Expertise

Menakar Kebijakan dan Tantangan PPATK

Oleh Paul Sutaryono

SAAT ini, Pusat Pelaporan dan Analisis Transaksi Keuangan (PPATK) sedang menjadi buah bibir. Dengan gagahnya, PPATK memastikan akan melanjutkan pemblokiran rekening tabungan yang berstatus dormant atau tidak aktif dalam jangka waktu tertentu.  

Sejatinya, siapa saja yang berwenang untuk memerintahkan pemblokiran rekening itu? Apa tantangan PPATK?  

Menurut Kepala PPATK, Ivan Yustiavandana, sejak 2020 hingga 2024, PPATK menemukan lebih dari 1 juta rekening yang terkait tindak pidana. Dari jumlah itu, lebih dari 150.000 rekening adalah nominee atau hasil jual beli rekening, peretasan, dan penyimpangan lain. Sekitar 50.000 di antaranya adalah rekening tidak aktif dalam waktu tertentu sebelum dialiri dana ilegal.  

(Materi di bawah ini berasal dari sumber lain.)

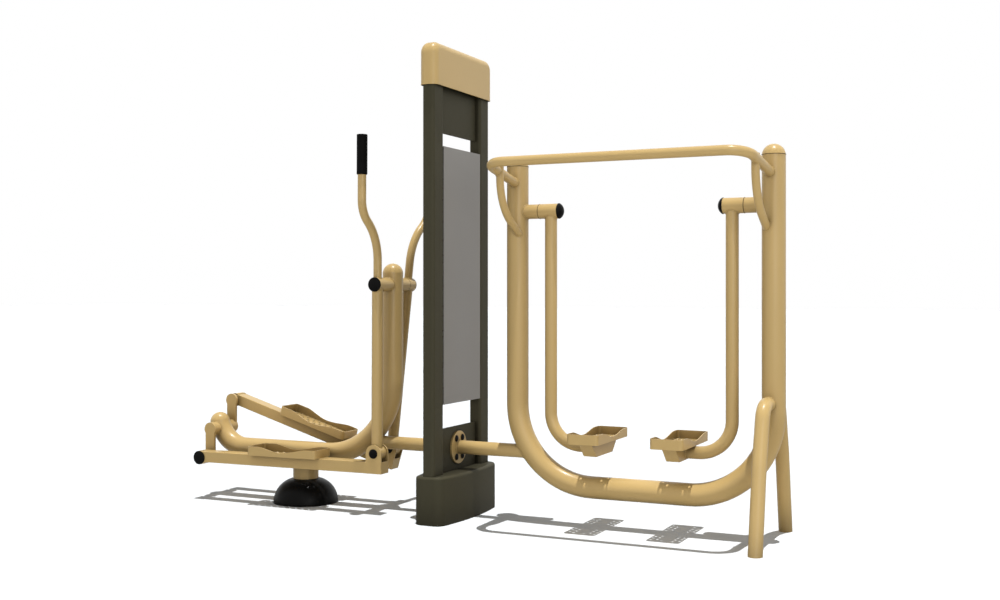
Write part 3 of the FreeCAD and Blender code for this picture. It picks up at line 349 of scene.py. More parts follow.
def add_node(tree, kind, values=None, **settings):
    """One node with its settings and the default values of its named inputs."""
    node = tree.nodes.new(kind)
    for name, value in settings.items():
        setattr(node, name, value)
    for name, value in (values or {}).items():
        node.inputs[name].default_value = value
    return node


def object_place(tree, stretch=(1, 1, 1)):
    """The place on the piece in metres, stretched along its axes."""
    coordinates = add_node(tree, "ShaderNodeTexCoord")
    mapping = add_node(tree, "ShaderNodeMapping", {"Scale": stretch})
    tree.links.new(coordinates.outputs["Object"], mapping.inputs["Vector"])
    return mapping.outputs["Vector"]


def cloud(tree, place, scale, detail=3.0):
    """A soft noise value with a scale in features per metre."""
    noise = add_node(tree, "ShaderNodeTexNoise", {"Scale": scale, "Detail": detail})
    tree.links.new(place, noise.inputs["Vector"])
    return noise.outputs["Fac"]


def spread(tree, value, result=(0.0, 1.0), source=(0.3, 0.7)):
    """A value mapped from a source range to a result range, clamped at its ends."""
    mapped = add_node(tree, "ShaderNodeMapRange", {
        "From Min": source[0], "From Max": source[1], "To Min": result[0], "To Max": result[1]})
    tree.links.new(value, mapped.inputs["Value"])
    return mapped.outputs["Result"]


def blend_colors(tree, factor, first, second):
    """A colour between two, each a colour or a socket."""
    mix = add_node(tree, "ShaderNodeMix", data_type="RGBA")
    sockets = {socket.identifier: socket for socket in mix.inputs}
    tree.links.new(factor, sockets["Factor_Float"])
    for socket, source in ((sockets["A_Color"], first), (sockets["B_Color"], second)):
        if isinstance(source, bpy.types.NodeSocket):
            tree.links.new(source, socket)
        else:
            socket.default_value = (*source, 1)
    return next(socket for socket in mix.outputs if socket.identifier == "Result_Color")


def scaled(color, share):
    """A colour made lighter or darker."""
    return tuple(min(1.0, part * share) for part in color)


def edge_mask(tree, radius):
    """Zero on flat faces and one on edges, with a normal that rounds those edges."""
    bevel = add_node(tree, "ShaderNodeBevel", {"Radius": radius}, samples=6)
    geometry = add_node(tree, "ShaderNodeNewGeometry")
    dot = add_node(tree, "ShaderNodeVectorMath", operation="DOT_PRODUCT")
    tree.links.new(bevel.outputs["Normal"], dot.inputs[0])
    tree.links.new(geometry.outputs["Normal"], dot.inputs[1])
    edges = spread(tree, dot.outputs["Value"], result=(1.0, 0.0), source=(0.86, 0.99))
    return edges, bevel.outputs["Normal"]


def surface_bump(tree, shader, height, strength, distance, normal=None):
    """A fine relief on the shader's normal, over another normal if there is one."""
    bump = add_node(tree, "ShaderNodeBump", {"Strength": strength, "Distance": distance})
    tree.links.new(height, bump.inputs["Height"])
    if normal is not None:
        tree.links.new(normal, bump.inputs["Normal"])
    tree.links.new(bump.outputs["Normal"], shader.inputs["Normal"])


def painted_crevice_shade(tree, reach):
    """One in open places and less in corners: the mask of the painted shade where light is short between
    nearby parts.
    """
    hidden = add_node(tree, "ShaderNodeAmbientOcclusion", {"Distance": reach}, samples=8)
    return spread(tree, hidden.outputs["AO"], source=(0.25, 0.95))


def powder_coat(name, color, roughness, gloss_level, coat, edge_highlight_gain):
    """Baked powder coat: slight cloudiness, orange peel, painted shade in corners and a painted highlight on
    rounded edges.
    """
    material, tree, shader = start_material(name, color, roughness, coat=coat)
    shader.inputs["Specular IOR Level"].default_value = gloss_level
    place = object_place(tree)
    drift = spread(tree, cloud(tree, place, scale=1.7, detail=0.0), source=(0.1, 0.9))
    body = blend_colors(tree, drift, scaled(color, 0.97), scaled(color, 1.03))
    fine = cloud(tree, place, scale=420.0, detail=2.0)
    speck = spread(tree, fine, result=(0.0, 0.35), source=(0.56, 0.75))
    body = blend_colors(tree, speck, body, scaled(color, 0.86))
    edges, rounded = edge_mask(tree, radius=0.0012)
    # Painted highlight: rounded edges are lightened in the colour
    edge_highlight = spread(tree, edges, result=(0.0, 0.45), source=(0.1, 1.0))
    body = blend_colors(tree, edge_highlight, body, scaled(color, edge_highlight_gain))
    # Painted shade: the coat is darkened in corners and between nearby parts
    body = blend_colors(tree, painted_crevice_shade(tree, reach=0.16), scaled(color, 0.3), body)
    tree.links.new(body, shader.inputs["Base Color"])
    gloss = spread(tree, cloud(tree, place, scale=3.0, detail=0.0),
                   result=(roughness - 0.03, roughness + 0.05), source=(0.1, 0.9))
    tree.links.new(gloss, shader.inputs["Roughness"])
    peel = cloud(tree, place, scale=520.0, detail=1.5)
    surface_bump(tree, shader, peel, strength=0.09, distance=0.0012, normal=rounded)
    return material


def sign_sheet_paint(name, color):
    """Satin sheet paint with a faint upright roller grain."""
    material, tree, shader = start_material(name, color, roughness=0.42)
    shader.inputs["Specular IOR Level"].default_value = 0.3
    grain = cloud(tree, object_place(tree, stretch=(1, 60, 1.5)), scale=9.0, detail=4.0)
    soft = cloud(tree, object_place(tree), scale=1.4)
    body = blend_colors(tree, spread(tree, soft), scaled(color, 0.95), scaled(color, 1.05))
    body = blend_colors(tree, spread(tree, grain, result=(0.0, 0.3)), body, scaled(color, 0.9))
    tree.links.new(body, shader.inputs["Base Color"])
    surface_bump(tree, shader, grain, strength=0.04, distance=0.0008)
    return material


def moulded_plastic(name, color, roughness, gloss_level, grain, depth):
    """Moulded plastic, foam and the dark beads of painted seam shade, with dust and a fine grain."""
    material, tree, shader = start_material(name, color, roughness)
    shader.inputs["Specular IOR Level"].default_value = gloss_level
    place = object_place(tree)
    dust = spread(tree, cloud(tree, place, scale=14.0, detail=5.0), result=(0.0, 0.5), source=(0.5, 0.8))
    body = blend_colors(tree, dust, color, scaled(color, 1.9))
    edges, rounded = edge_mask(tree, radius=0.0008)
    rubbed = spread(tree, edges, result=(0.0, 0.4), source=(0.0, 1.0))
    body = blend_colors(tree, rubbed, body, scaled(color, 2.6))
    tree.links.new(body, shader.inputs["Base Color"])
    gloss = spread(tree, cloud(tree, place, scale=30.0), result=(roughness - 0.06, roughness + 0.08))
    tree.links.new(gloss, shader.inputs["Roughness"])
    pores = cloud(tree, place, grain, detail=2.0)
    surface_bump(tree, shader, pores, strength=depth, distance=0.0008, normal=rounded)
    return material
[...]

Rekening tidak aktif itu berpotensi digunakan untuk tindak pidana seperti judi online (judol), penipuan, dan perdagangan narkotika. Sepanjang 2024, misalnya PPATK menemukan 28.000 rekening yang terindikasi hasil praktik jual beli rekening dan digunakan untuk deposit judol (Kompas, 30 Juli 2025).  

Aneka Langkah Strategis  

Pemblokiran rekening dormant itu telah membuat resah masyarakat. Keresahan itu mereda segera setelah Presiden Prabowo Subianto mengundang PPATK ke istana. Lantas, apa saja langkah strategis yang patut diambil PPATK ke depan?   Pertama, sesungguhnya, siapa saja yang berwenang untuk memerintahkan pemblokiran harta kekayaan termasuk rekening?  

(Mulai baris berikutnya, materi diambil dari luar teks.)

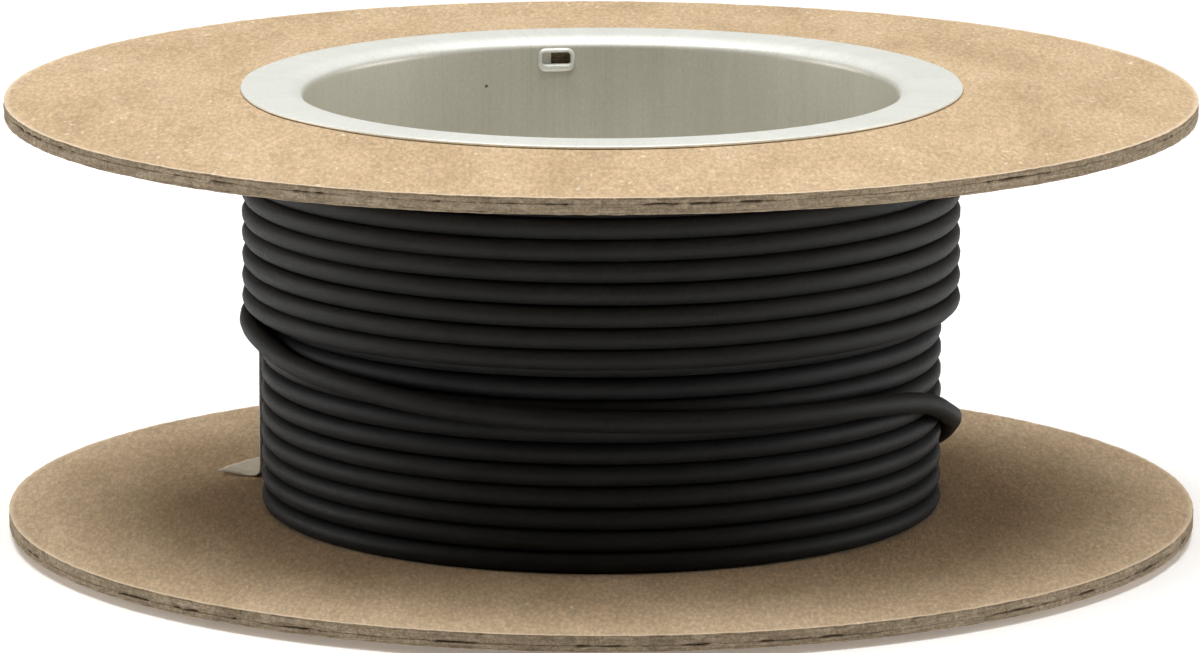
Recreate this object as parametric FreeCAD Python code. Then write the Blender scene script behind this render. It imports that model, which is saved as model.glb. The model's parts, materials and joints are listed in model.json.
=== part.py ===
"""Spool of insulated wire: two laminated chipboard flanges clinched on a sheet-metal core.

Millimetres, +Z up along the core. The origin is on the core's axis at the underside of the bottom lip.
Azimuth 0 faces -Y (the front) and grows toward +X.
"""

import FreeCAD, Part
import math
import os

from FreeCAD import Vector

# Core: a sleeve of thin sheet whose ends are rolled outward over the boards.
BORE_R = 25.4
SHEET = 0.4
LIP_R = 30.77
LIP_STAND = 0.74  # how far each lip stands proud of its board
CORNER_R = 1.3  # rounding between the bore and a lip's flat face
LIP_EDGE_R = 0.45

# Flanges: two chip plies between two kraft liners.
FLANGE_R = 50.8
BOARD_BORE_R = 26.1
LINER = 0.12
OUTER_PLY = 0.40
INNER_PLY = 0.74
TRAVERSE = 34.16  # clear width between the two flanges

# Lock windows pierced through the core at board level.
WINDOW_AZIMUTH = 189.0
WINDOW_WIDTH = 2.7
WINDOW_HEIGHT = 1.2
WINDOW_BELOW_END = 1.9  # from the end of the core to the window's centre

# Wire and its winding.
WIRE_D = 1.8
TURN_PITCH = 1.82
UPPER_TURNS = 8  # turns of the third layer that lie side by side, counted from the top
LAYER_STEP = 1.56  # radial step between nested layers
LAYERS_BELOW = 2
POINTS_PER_TURN = 24
RIDE_CLEARANCE = 0.06
# Route of the last turns after they leave the coil: (azimuth in degrees, height of the wire's centre).
FINISH_ROUTE = (
    (-90, 20.33), (90, 20.33), (180, 19.45), (270, 18.5), (285, 18.1), (300, 17.1), (315, 16.6),
    (345, 15.4), (380, 14.9), (412, 14.4), (428, 13.0), (440, 10.8), (450, 9.4), (465, 6.6),
    (480, 4.1), (495, 3.12), (600, 3.06),
)

# Cut end of the conductor.
STRAND_D = 0.28
STRAND_STICKS_OUT = 0.9
STRANDS_ROUND_ONE = 6

# Paper tape that holds the wire's end against the pack.
TAPE = 0.13
TAPE_FROM = -124.0
TAPE_TO = -108.5
TAPE_TOP = 24.5
TAPE_TONGUE_R = 34.4
TAPE_AIR = 0.08

BOARD = 2 * LINER + OUTER_PLY + INNER_PLY
BOTTOM_BOARD_TOP = LIP_STAND + BOARD
TOP_BOARD_UNDER = BOTTOM_BOARD_TOP + TRAVERSE
HEIGHT = TOP_BOARD_UNDER + BOARD + LIP_STAND
CORE_R = BORE_R + SHEET
LAYER_R = [CORE_R + WIRE_D / 2 + n * LAYER_STEP for n in range(LAYERS_BELOW + 1)]
FULL_LAYERS_R = LAYER_R[LAYERS_BELOW - 1] + WIRE_D / 2
UPPER_BLOCK_R = LAYER_R[LAYERS_BELOW] + WIRE_D / 2
UPPER_BLOCK_UNDER = TOP_BOARD_UNDER - UPPER_TURNS * TURN_PITCH - 0.45
FINISH_R = FULL_LAYERS_R + WIRE_D / 2 + RIDE_CLEARANCE
AXIS = Vector(0, 0, 1)
CENTRE = Vector(0, 0, 0)


def at(azimuth, radius, z):
    """The point at an azimuth in degrees, a radius and a height."""
    a = math.radians(azimuth)
    return Vector(radius * math.sin(a), -radius * math.cos(a), z)


def export(node, shape):
    """Write one sub-part's STEP file."""
    if not shape.isValid():
        raise ValueError(node + " is not a valid shape")
    shape.exportStep("parts/" + node + ".step")
    print(node, round(shape.Volume, 2))


def ring(inner, outer, low, high):
    """A flat ring between two radii and two heights."""
    disc = Part.makeCylinder(outer, high - low, Vector(0, 0, low))
    hole = Part.makeCylinder(inner, high - low, Vector(0, 0, low))
    return disc.cut(hole)


def corner(centre_r, centre_z, radius, from_degrees, to_degrees):
    """An arc in the XZ plane, its angles counted from +X toward +Z."""
    steps = [math.radians(from_degrees + (to_degrees - from_degrees) * k / 2) for k in range(3)]
    points = [Vector(centre_r + radius * math.cos(a), 0, centre_z + radius * math.sin(a)) for a in steps]
    return Part.Arc(*points).toShape()


def line(r1, z1, r2, z2):
    """A straight edge in the XZ plane."""
    return Part.LineSegment(Vector(r1, 0, z1), Vector(r2, 0, z2)).toShape()


def mirrored(edge):
    """The edge reflected about the spool's middle plane."""
    return edge.mirror(Vector(0, 0, HEIGHT / 2), AXIS)


def core_end():
    """The top half of the core's section: bore side, corner, lip, rolled edge and underside."""
    corner_centre_r, corner_centre_z = BORE_R + CORNER_R, HEIGHT - CORNER_R
    edge_centre_r, edge_centre_z = LIP_R - LIP_EDGE_R, HEIGHT - LIP_EDGE_R
    lip_foot = HEIGHT - LIP_STAND
    lip_under = HEIGHT - SHEET
    foot_inner_r = LIP_R - SHEET
    return [
        line(BORE_R, HEIGHT / 2, BORE_R, corner_centre_z),
        corner(corner_centre_r, corner_centre_z, CORNER_R, 180, 90),
        line(corner_centre_r, HEIGHT, edge_centre_r, HEIGHT),
        corner(edge_centre_r, edge_centre_z, LIP_EDGE_R, 90, 0),
        line(LIP_R, edge_centre_z, LIP_R, lip_foot),
        line(LIP_R, lip_foot, foot_inner_r, lip_foot),
        line(foot_inner_r, lip_foot, foot_inner_r, lip_under),
        line(foot_inner_r, lip_under, corner_centre_r, lip_under),
        corner(corner_centre_r, corner_centre_z, CORNER_R - SHEET, 90, 180),
        line(CORE_R, corner_centre_z, CORE_R, HEIGHT / 2),
    ]


def lock_window(z):
    """The block that a punch takes out of the core's wall."""
    block = Part.makeBox(WINDOW_WIDTH, 4 * SHEET, WINDOW_HEIGHT, Vector(-WINDOW_WIDTH / 2, -2 * SHEET, -WINDOW_HEIGHT / 2))
    block.translate(Vector(0, -(BORE_R + SHEET / 2), z))
    block.rotate(CENTRE, AXIS, WINDOW_AZIMUTH)
    return block


def core_tube():
    """The sleeve with its two rolled lips and a lock window at each end."""
    half = core_end()
    section = Part.Wire(Part.__sortEdges__(half + [mirrored(edge) for edge in half]))
    sleeve = Part.Face(section).revolve(CENTRE, AXIS, 360)
    for z in (WINDOW_BELOW_END, HEIGHT - WINDOW_BELOW_END):
        sleeve = sleeve.cut(lock_window(z))
    return sleeve


def flange(name, outside, inward):
    """One board's four sheets, from its outside face inward; inward is +1 or -1 along Z."""
    z = outside
    for sheet, thickness in (
        ("outer_liner", LINER),
        ("outer_ply", OUTER_PLY),
        ("inner_ply", INNER_PLY),
        ("inner_liner", LINER),
    ):
        low, high = sorted((z, z + inward * thickness))
        export(name + "_" + sheet, ring(BOARD_BORE_R, FLANGE_R, low, high))
        z += inward * thickness


def wire_coil():
    """The outer shape of the wound wire: two full layers and the partial third layer above."""
    full = ring(CORE_R, FULL_LAYERS_R, BOTTOM_BOARD_TOP, TOP_BOARD_UNDER)
    upper = ring(CORE_R, UPPER_BLOCK_R, UPPER_BLOCK_UNDER, TOP_BOARD_UNDER)
    return full.fuse(upper).removeSplitter()


def route_height(azimuth):
    """Height of the finish turn's centre, straight between the route's stations."""
    for (a, low), (b, high) in zip(FINISH_ROUTE, FINISH_ROUTE[1:]):
        if azimuth <= b:
            return low + (high - low) * (azimuth - a) / (b - a)
    return FINISH_ROUTE[-1][1]


def finish_points():
    """Corners of the finish turn's route, evenly spaced round the pack."""
    first, last = FINISH_ROUTE[0][0], FINISH_ROUTE[-1][0]
    count = round((last - first) * POINTS_PER_TURN / 360)
    step = (last - first) / count
    # Arcs pass inside their corners, so the corners stand out by half of that shortfall.
    swell = 1 / math.cos(math.radians(step / 2)) ** 0.5
    return [at(first + k * step, FINISH_R * swell, route_height(first + k * step)) for k in range(count + 1)]


def rounded_path(points):
    """Straight runs joined by tangent arcs; returns the wire, its length and the arc radii."""
    edges, radii = [], []
    start = points[0]
    for before, here, after in zip(points, points[1:], points[2:]):
        back, ahead = (before - here), (after - here)
        shorter = min(back.Length, ahead.Length)
        back.normalize()
        ahead.normalize()
        half_turn = (math.pi - back.getAngle(ahead)) / 2
        setback = 0.45 * shorter
        radius = setback / math.tan(half_turn)
        enter, leave = here + back * setback, here + ahead * setback
        toward_centre = back + ahead
        toward_centre.normalize()
        middle = here + toward_centre * (math.hypot(radius, setback) - radius)
        edges.append(Part.LineSegment(start, enter).toShape())
        edges.append(Part.Arc(enter, middle, leave).toShape())
        radii.append(radius)
        start = leave
    edges.append(Part.LineSegment(start, points[-1]).toShape())
    return Part.Wire(edges), sum(edge.Length for edge in edges), radii


def finish_turn():
    """The tube of the last turns, and the frame of its cut end."""
    points = finish_points()
    path, length, radii = rounded_path(points)
    direction = points[1] - points[0]
    section = Part.Wire(Part.makeCircle(WIRE_D / 2, points[0], direction))
    tube = path.makePipeShell([section], True, False)
    if tube.Volume < 0:
        tube.reverse()
    expected = math.pi * WIRE_D**2 / 4 * length
    print("finish turn: length", round(length, 1), "volume ratio", round(tube.Volume / expected, 4))
    print("arc radii", round(min(radii), 1), "to", round(max(radii), 1))
    heading = points[-1] - points[-2]
    heading.normalize()
    return tube, points[-1], heading


def end_strands(tip, heading):
    """Copper strands standing out of the wire's cut end, one in the middle and six round it."""
    side = heading.cross(AXIS)
    side.normalize()
    up = side.cross(heading)
    feet = [tip]
    for k in range(STRANDS_ROUND_ONE):
        a = 2 * math.pi * k / STRANDS_ROUND_ONE
        feet.append(tip + (side * math.cos(a) + up * math.sin(a)) * (STRAND_D * 1.08))
    strands = [Part.makeCylinder(STRAND_D / 2, STRAND_STICKS_OUT, foot, heading) for foot in feet]
    return Part.Compound(strands)


def finish_tape():
    """A strip of paper down the pack that bends out on the flange and ends there."""
    skin_r = FINISH_R + WIRE_D / 2 + TAPE_AIR
    floor = BOTTOM_BOARD_TOP + 0.05
    bend = 0.8
    outline = [
        (skin_r, TAPE_TOP), (skin_r, floor + bend), (skin_r + bend, floor), (TAPE_TONGUE_R, floor),
        (TAPE_TONGUE_R, floor + TAPE), (skin_r + bend + TAPE / 2, floor + TAPE),
        (skin_r + TAPE, floor + bend + TAPE / 2), (skin_r + TAPE, TAPE_TOP),
    ]
    corners = [Vector(r, 0, z) for r, z in outline]
    strip = Part.Face(Part.makePolygon(corners + corners[:1])).revolve(CENTRE, AXIS, TAPE_TO - TAPE_FROM)
    strip.rotate(CENTRE, AXIS, TAPE_FROM - 90)
    return strip


os.makedirs("parts", exist_ok=True)
export("core_tube", core_tube())
flange("top", HEIGHT - LIP_STAND, -1)
flange("bottom", LIP_STAND, 1)
export("wire_coil", wire_coil())
tube, tip, heading = finish_turn()
export("wire_finish_turn", tube)
export("finish_end_strands", end_strands(tip, heading))
export("finish_tape", finish_tape())
print("height", round(HEIGHT, 2), "coil step at", round(UPPER_BLOCK_UNDER, 2), "finish radius", round(FINISH_R, 2))
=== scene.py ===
"""Looks of the wire spool: laminated chipboard flanges, a rolled sheet-metal core and wound black wire."""

import json
import math

import bmesh
import bpy
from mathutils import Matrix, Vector, noise


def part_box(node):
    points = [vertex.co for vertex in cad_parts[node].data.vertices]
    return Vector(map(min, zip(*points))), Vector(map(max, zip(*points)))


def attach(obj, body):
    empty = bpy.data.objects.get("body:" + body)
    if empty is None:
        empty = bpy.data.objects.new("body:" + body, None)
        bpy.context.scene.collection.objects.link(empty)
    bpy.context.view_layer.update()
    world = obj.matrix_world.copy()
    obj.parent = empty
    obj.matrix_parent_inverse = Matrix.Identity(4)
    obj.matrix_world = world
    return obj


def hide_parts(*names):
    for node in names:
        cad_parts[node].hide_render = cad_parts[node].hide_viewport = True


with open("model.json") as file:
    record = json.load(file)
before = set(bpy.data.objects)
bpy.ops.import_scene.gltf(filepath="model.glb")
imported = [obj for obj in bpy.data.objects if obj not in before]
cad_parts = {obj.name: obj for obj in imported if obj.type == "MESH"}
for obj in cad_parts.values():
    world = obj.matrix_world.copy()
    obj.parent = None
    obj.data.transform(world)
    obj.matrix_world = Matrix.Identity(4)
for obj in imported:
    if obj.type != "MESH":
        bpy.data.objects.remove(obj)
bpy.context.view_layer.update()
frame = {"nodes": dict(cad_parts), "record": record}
MM = 0.001

# Sizes from the frame. The boards' bore and the sheet's thickness are as in part.py.
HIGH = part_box("core_tube")[1]
HEIGHT = HIGH.z
LIP_R = HIGH.x
BORE_R = frame["record"]["mounts"][0]["dims"]["r_mm"] * MM
FLANGE_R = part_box("top_outer_liner")[1].x
WINDING_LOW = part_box("bottom_inner_liner")[1].z
BOARD_BORE_R = 26.1 * MM
SHEET = 0.4 * MM
CORE_R = BORE_R + SHEET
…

Pasal 71 Undang-Undang (UU) Nomor 8 Tahun 2010 tentang Pencegahan dan Pemberantasan Tindak Pidana Pencucian Uang yang efektif 22 Oktober 2010 menyebutkan bahwa penyidik, penuntut umum atau hakim berwenang memerintahkan pihak pelapor untuk melakukan pemblokiran harta kekayaan yang diketahui atau patut diduga merupakan hasil tindak pidana dari setiap orang yang telah dilaporkan oleh PPATK kepada penyidik, tersangka atau terdakwa.  

Baca juga: Kebijakan PPATK Blokir Rekening Dormant Merusak Kepercayaan Publik ke Perbankan

Harta kekayaan adalah semua benda bergerak atau benda tidak bergerak baik yang berwujud maupun yang tidak berwujud yang diperoleh baik secara langsung maupun tidak langsung.  

Berita pemblokiran rekening dormant itu memberi kesan bahwa PPATK telah memerintahkan penyedia jasa keuangan (PJK) – antara lain bank – untuk melakukan pemblokiran rekening dormant. Padahal, PPATK tidak memiliki wewenang untuk memerintahkan hal itu. Artinya, PPATK bisa dianggap telah melampaui kewenangannya.  

Terkait dengan itu, PPATK hendaknya lebih bijak dalam melakukan tugas utamanya, yakni mencegah dan memberantas tindak pidana pencucian uang.  

Kedua, kalau begitu, apa saja fungsi PPATK? Pasal 40 UU Nomor 8 Tahun 2010 dengan terang benderang menegaskan bahwa PPATK mempunyai fungsi pencegahan dan pemberantasan tindak pidana pencucian uang dan pengelolaan data dan informasi yang diperoleh PPATK.  

Selain itu, PPATK mempunyai fungsi pengawasan terhadap kepatuhan pihak pelapor dan analisis atau pemeriksaan laporan dan informasi transaksi keuangan yang berindikasi tindak pidana pencucian uang dan/atau tindak pidana lain.  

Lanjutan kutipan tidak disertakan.